Page 62: "trigger-happy hero": "One officer heard an automatic rifle bark several times Thursday night behind one of the many buildings," according to an Athens Messenger story by Roger Bennett (Nov. 18, 1966).
Page 63: Wamsley/Thomas sighting: In Strange Creatures Mrs. Bennett was left to pull herself together, pick up her daughter, and then make for the house. Five years later Raymond Wamsley more-or-less pulls her from the clutches of Mothman. An attempt by a male ego to save face in the later version, or was it a correction? It is a very human touch to a weird tale.
A clipping from the Athens Messenger, undated but presumably around Nov. 17, mentions that "Later they ventured outside and spotted the creature watching them while partially hidden behind a pile of bricks." [Sergent and Wamsley, p. 86] It then flew away.
This seems to verify the implication that Mothman "haunted" certain people, observing them (and vice-versa) multiple times.
An article from the Columbus Dispatch (Friday, Nov. 18) states that on this same Wednesday night "a Cheshire, Ohio, man who asked that his name not be used, said 'it' chased him near Gallipolis, across the river."
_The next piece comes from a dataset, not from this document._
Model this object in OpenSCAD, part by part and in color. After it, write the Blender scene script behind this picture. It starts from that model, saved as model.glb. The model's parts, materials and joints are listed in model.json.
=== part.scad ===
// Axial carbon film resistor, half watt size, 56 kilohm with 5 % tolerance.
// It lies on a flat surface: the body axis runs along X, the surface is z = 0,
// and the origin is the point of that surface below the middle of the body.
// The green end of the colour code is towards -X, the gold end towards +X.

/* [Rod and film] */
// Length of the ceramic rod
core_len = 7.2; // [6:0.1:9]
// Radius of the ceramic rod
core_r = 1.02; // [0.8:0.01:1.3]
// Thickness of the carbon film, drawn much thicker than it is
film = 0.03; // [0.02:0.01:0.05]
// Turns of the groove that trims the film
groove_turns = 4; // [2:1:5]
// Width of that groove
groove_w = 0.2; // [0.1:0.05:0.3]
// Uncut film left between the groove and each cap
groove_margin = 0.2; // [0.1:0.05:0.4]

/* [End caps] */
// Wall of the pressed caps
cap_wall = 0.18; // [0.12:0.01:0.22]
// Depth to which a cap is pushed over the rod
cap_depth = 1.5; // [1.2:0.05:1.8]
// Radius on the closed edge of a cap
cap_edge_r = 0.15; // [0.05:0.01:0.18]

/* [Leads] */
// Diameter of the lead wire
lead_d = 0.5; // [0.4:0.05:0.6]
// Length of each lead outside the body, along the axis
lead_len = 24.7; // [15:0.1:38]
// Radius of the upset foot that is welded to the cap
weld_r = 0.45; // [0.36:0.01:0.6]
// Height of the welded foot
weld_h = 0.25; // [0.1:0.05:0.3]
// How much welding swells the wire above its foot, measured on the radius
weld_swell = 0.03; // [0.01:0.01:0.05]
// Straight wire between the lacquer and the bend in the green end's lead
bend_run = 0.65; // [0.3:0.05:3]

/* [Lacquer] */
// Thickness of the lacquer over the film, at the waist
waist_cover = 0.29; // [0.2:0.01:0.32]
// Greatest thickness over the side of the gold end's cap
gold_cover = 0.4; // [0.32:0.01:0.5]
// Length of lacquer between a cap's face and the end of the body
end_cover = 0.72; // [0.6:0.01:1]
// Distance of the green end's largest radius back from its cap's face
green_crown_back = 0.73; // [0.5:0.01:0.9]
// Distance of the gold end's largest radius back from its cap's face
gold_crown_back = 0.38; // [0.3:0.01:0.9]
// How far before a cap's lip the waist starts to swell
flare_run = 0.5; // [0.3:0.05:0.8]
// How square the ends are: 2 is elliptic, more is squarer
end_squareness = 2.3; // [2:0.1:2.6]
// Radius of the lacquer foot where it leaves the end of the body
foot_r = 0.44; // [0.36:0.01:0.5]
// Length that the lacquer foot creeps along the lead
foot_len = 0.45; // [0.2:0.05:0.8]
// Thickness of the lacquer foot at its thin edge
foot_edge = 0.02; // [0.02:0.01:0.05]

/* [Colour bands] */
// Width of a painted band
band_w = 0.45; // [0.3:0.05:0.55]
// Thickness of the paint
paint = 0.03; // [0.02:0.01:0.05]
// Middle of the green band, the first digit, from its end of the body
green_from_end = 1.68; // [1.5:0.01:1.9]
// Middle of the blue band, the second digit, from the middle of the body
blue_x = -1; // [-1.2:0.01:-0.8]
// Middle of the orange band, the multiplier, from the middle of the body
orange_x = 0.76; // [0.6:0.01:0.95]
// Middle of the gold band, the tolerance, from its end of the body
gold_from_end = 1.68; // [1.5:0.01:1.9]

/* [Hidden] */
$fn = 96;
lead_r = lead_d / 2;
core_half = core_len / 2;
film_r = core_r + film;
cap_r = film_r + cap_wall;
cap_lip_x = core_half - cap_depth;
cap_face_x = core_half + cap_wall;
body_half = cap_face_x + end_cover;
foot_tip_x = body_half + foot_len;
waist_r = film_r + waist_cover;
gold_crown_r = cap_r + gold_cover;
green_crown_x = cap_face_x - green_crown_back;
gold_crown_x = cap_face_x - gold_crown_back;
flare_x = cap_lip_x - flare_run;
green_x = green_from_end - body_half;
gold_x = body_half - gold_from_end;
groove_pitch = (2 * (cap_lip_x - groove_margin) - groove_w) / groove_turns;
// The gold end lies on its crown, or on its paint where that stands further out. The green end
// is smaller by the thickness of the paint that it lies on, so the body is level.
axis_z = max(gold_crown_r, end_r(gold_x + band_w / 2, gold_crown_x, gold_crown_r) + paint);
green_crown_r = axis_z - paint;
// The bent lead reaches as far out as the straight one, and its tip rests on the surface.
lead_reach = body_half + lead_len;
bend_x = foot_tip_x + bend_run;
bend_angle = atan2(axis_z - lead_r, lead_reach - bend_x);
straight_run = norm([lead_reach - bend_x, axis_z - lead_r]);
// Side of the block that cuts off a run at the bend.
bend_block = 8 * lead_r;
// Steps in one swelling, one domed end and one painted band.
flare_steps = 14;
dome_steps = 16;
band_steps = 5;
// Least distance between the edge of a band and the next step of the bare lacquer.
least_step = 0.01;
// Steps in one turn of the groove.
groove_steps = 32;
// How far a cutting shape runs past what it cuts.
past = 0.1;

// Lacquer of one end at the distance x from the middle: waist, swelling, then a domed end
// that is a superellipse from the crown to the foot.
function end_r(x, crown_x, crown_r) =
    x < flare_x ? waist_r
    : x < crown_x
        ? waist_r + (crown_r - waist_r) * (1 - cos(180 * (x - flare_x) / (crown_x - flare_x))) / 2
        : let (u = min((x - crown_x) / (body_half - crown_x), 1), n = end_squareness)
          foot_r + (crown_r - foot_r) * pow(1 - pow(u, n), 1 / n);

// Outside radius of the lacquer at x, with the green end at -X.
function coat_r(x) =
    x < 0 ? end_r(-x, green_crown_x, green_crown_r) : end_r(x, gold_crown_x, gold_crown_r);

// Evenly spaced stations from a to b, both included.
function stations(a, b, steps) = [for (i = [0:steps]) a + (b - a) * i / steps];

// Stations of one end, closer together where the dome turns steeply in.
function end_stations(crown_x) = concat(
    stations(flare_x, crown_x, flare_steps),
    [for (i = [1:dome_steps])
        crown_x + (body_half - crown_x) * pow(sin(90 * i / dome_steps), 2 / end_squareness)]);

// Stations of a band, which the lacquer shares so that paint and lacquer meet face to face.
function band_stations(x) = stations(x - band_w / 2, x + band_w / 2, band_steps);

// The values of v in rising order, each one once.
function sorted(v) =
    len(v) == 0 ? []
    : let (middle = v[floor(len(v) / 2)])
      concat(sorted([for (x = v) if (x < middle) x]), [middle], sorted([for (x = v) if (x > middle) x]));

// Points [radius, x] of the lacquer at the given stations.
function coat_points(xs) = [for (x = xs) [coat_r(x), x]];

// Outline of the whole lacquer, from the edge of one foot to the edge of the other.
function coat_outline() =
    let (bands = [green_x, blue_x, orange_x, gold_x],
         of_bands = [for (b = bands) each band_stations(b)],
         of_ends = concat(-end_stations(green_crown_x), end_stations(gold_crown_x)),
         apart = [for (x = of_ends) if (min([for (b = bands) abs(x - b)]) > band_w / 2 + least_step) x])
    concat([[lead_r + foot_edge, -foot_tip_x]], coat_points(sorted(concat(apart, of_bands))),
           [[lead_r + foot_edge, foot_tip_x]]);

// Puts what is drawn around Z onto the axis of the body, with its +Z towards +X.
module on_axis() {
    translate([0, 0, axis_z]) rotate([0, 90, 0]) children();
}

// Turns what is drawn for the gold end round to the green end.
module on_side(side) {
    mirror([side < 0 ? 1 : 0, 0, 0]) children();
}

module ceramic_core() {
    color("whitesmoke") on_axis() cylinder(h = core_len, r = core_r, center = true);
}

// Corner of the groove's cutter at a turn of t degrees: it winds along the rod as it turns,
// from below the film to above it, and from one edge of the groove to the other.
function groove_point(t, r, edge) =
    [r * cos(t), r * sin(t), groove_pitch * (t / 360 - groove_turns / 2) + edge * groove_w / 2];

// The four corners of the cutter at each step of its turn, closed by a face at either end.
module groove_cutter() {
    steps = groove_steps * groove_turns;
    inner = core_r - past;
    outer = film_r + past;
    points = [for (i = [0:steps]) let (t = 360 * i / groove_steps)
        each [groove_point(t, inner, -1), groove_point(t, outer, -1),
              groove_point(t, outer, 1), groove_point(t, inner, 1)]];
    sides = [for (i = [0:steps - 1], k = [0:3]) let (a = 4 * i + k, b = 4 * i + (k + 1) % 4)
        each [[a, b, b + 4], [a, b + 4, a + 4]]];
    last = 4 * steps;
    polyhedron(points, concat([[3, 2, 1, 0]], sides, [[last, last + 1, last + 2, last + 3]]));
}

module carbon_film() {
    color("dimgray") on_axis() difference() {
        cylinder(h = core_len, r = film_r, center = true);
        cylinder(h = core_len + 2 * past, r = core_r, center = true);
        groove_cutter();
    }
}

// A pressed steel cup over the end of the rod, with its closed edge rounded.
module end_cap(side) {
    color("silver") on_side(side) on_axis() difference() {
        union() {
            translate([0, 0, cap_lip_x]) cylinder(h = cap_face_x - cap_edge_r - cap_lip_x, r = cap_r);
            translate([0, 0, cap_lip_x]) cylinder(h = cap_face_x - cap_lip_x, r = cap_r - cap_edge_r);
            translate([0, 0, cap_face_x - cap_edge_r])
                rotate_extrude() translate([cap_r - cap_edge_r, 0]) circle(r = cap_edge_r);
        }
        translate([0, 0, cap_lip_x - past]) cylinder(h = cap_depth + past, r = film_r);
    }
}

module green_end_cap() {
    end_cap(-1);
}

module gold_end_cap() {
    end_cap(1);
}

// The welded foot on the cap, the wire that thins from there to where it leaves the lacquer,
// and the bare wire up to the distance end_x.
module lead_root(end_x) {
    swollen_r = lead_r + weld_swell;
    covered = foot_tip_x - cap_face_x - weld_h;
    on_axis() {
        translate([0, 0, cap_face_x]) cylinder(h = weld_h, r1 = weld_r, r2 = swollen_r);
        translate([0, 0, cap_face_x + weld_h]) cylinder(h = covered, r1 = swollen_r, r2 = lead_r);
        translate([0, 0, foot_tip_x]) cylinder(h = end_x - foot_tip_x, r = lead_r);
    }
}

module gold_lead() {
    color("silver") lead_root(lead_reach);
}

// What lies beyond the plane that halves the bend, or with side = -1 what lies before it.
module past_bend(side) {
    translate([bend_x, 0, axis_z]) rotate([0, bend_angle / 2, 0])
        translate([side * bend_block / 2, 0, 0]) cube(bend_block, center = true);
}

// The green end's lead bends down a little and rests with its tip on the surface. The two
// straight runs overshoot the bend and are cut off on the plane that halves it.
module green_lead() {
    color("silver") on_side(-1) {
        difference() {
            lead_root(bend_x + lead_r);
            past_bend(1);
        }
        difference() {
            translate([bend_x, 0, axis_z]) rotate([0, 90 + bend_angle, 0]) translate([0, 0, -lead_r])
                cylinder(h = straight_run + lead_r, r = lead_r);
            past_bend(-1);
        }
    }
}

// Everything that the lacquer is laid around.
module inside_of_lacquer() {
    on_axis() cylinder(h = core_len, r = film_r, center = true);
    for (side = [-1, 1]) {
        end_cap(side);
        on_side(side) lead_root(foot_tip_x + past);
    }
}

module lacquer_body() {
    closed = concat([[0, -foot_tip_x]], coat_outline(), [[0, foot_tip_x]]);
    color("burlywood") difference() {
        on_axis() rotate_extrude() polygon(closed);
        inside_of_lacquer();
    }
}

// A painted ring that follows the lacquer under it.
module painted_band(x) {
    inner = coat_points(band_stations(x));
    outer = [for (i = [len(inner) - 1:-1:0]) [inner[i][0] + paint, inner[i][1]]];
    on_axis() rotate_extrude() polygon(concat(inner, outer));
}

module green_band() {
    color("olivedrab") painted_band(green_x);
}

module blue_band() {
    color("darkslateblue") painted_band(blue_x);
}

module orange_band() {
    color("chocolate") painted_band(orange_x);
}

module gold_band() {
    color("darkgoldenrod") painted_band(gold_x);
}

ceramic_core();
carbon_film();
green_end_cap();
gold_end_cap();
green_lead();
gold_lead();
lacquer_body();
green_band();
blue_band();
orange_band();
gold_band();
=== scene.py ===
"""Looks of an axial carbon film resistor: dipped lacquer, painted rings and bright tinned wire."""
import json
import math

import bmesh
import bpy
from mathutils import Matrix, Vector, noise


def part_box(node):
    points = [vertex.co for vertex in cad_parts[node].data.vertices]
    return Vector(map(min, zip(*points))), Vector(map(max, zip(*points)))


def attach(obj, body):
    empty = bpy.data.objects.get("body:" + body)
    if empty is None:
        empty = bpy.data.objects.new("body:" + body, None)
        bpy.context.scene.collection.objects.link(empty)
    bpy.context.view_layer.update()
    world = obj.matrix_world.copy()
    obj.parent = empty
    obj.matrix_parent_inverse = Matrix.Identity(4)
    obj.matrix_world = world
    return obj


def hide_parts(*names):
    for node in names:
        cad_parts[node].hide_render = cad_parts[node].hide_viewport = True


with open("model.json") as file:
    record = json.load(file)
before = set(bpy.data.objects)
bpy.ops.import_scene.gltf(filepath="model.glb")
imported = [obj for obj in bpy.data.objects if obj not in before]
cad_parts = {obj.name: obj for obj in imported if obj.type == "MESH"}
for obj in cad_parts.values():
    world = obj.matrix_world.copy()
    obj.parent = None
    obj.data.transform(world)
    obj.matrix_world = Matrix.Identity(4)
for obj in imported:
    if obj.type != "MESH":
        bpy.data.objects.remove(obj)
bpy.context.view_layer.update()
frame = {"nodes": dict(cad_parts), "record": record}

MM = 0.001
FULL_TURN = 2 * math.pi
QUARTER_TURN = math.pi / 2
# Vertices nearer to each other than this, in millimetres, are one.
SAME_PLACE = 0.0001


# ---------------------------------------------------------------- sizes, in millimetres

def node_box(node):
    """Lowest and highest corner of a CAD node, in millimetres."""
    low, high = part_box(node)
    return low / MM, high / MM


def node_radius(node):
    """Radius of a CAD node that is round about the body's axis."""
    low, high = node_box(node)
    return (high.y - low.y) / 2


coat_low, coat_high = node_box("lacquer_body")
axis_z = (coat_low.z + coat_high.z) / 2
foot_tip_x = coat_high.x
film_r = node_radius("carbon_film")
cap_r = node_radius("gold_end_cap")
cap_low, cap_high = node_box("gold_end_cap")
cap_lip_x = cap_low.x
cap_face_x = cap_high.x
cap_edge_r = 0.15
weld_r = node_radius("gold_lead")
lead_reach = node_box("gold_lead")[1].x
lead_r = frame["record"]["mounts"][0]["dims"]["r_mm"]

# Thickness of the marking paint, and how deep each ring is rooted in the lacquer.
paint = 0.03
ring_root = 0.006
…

Page 72: 14-foot monster traps. Yes, I admit it, as a naive youth I thought he really had monster traps, and I whiled away a few afternoons wondering if they were fourteen-foot tall traps, or if they were for fourteen-foot tall monsters. "I know from bitter experience that some of my humorous comments will be taken seriously and will prompt new venom," says Keel in Our Haunted Planet (pp. 9-10).
Barker, Gray. Silver Bridge (Clarksburg, WV: Saucerian Books, 1970).
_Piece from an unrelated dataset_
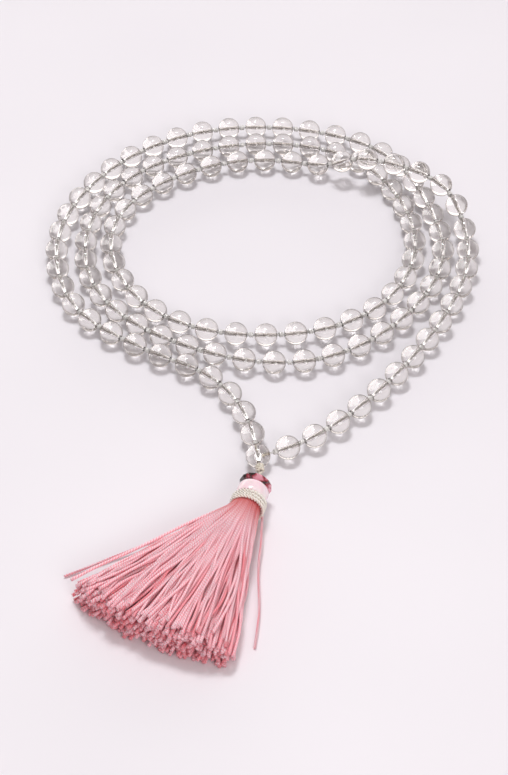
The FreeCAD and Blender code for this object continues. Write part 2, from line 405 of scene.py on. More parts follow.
def colourRamp(tree, source, stops):
    ramp = addNode(tree, "ShaderNodeValToRGB")
    while len(ramp.color_ramp.elements) < len(stops):
        ramp.color_ramp.elements.new(0.5)
    for element, (place, colour) in zip(ramp.color_ramp.elements, stops):
        element.position = place
        element.color = (*colour, 1)
    feed(tree, source, ramp.inputs["Fac"])
    return ramp.outputs["Color"]


def objectNoise(tree, scale, detail=2.0):
    coords = addNode(tree, "ShaderNodeTexCoord")
    noise = addNode(tree, "ShaderNodeTexNoise", Scale=scale, Detail=detail)
    feed(tree, coords.outputs["Object"], noise.inputs["Vector"])
    return noise.outputs["Fac"]


def addBump(tree, shader, height, strength, distance):
    bump = addNode(tree, "ShaderNodeBump", Strength=strength, Distance=distance)
    feed(tree, height, bump.inputs["Height"])
    feed(tree, bump.outputs["Normal"], shader.inputs["Normal"])


crystal = {
    "veilScale": 420, "veilDetail": 4,
    "veilTones": [(0.35, (1.0, 0.986, 0.966)), (0.75, (0.975, 0.95, 0.93))],
    # the darker colour, its width and its range paint shade into the glass towards the edge
    "rim": (0.33, 0.265, 0.235), "rimWidth": 0.45, "rimRange": (0.29, 0.80), "rough": (0.0, 0.008),
    "boreGrey": (0.58, 0.53, 0.50), "boreRough": 0.28, "surface": {"Transmission Weight": 1.0, "IOR": 1.54},
}


def crystalGlass():
    mat, tree, shader = newMaterial("clearCrystal")
    veil = objectNoise(tree, crystal["veilScale"], crystal["veilDetail"])
    tint = colourRamp(tree, veil, crystal["veilTones"])
    # painted shade: the glass's colour is darkened towards its edge, standing in for the dark arcs that the
    # shadowed floor gives by refraction
    facing = addNode(tree, "ShaderNodeLayerWeight", Blend=crystal["rimWidth"])
    rim = mapRange(tree, facing.outputs["Facing"], crystal["rimRange"])
    rimShadedTint = mixColours(tree, rim, tint, crystal["rim"])
    # the middle of the bore is grey and rougher, fading to clear glass towards its mouths
    bore = addNode(tree, "ShaderNodeAttribute", attribute_name="bore").outputs["Fac"]
    feed(tree, mixColours(tree, bore, rimShadedTint, crystal["boreGrey"]), shader.inputs["Base Color"])
    polish = mapRange(tree, veil, (0.0, 1.0), crystal["rough"])
    rough = mathNode(tree, "MULTIPLY_ADD", bore, crystal["boreRough"], polish)
    feed(tree, rough, shader.inputs["Roughness"])
    setInputs(shader, crystal["surface"])
    return mat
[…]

Coleman, Loren. Mothman and Other Curious Encounters (New York: Paraview Press, 2002).
Keel, John A. Our Haunted Planet (Greenwich, CT: Fawcett, 1971).
Ibid. Strange Creatures from Time and Space (Greenwich, CT: Fawcett, 1970).
Sergent, Donnie, Jr., and Jeff Wamsley. Mothman: The Facts Behind the Legend (Point Pleasant, WV: Mothman Lives Publishing, 2002).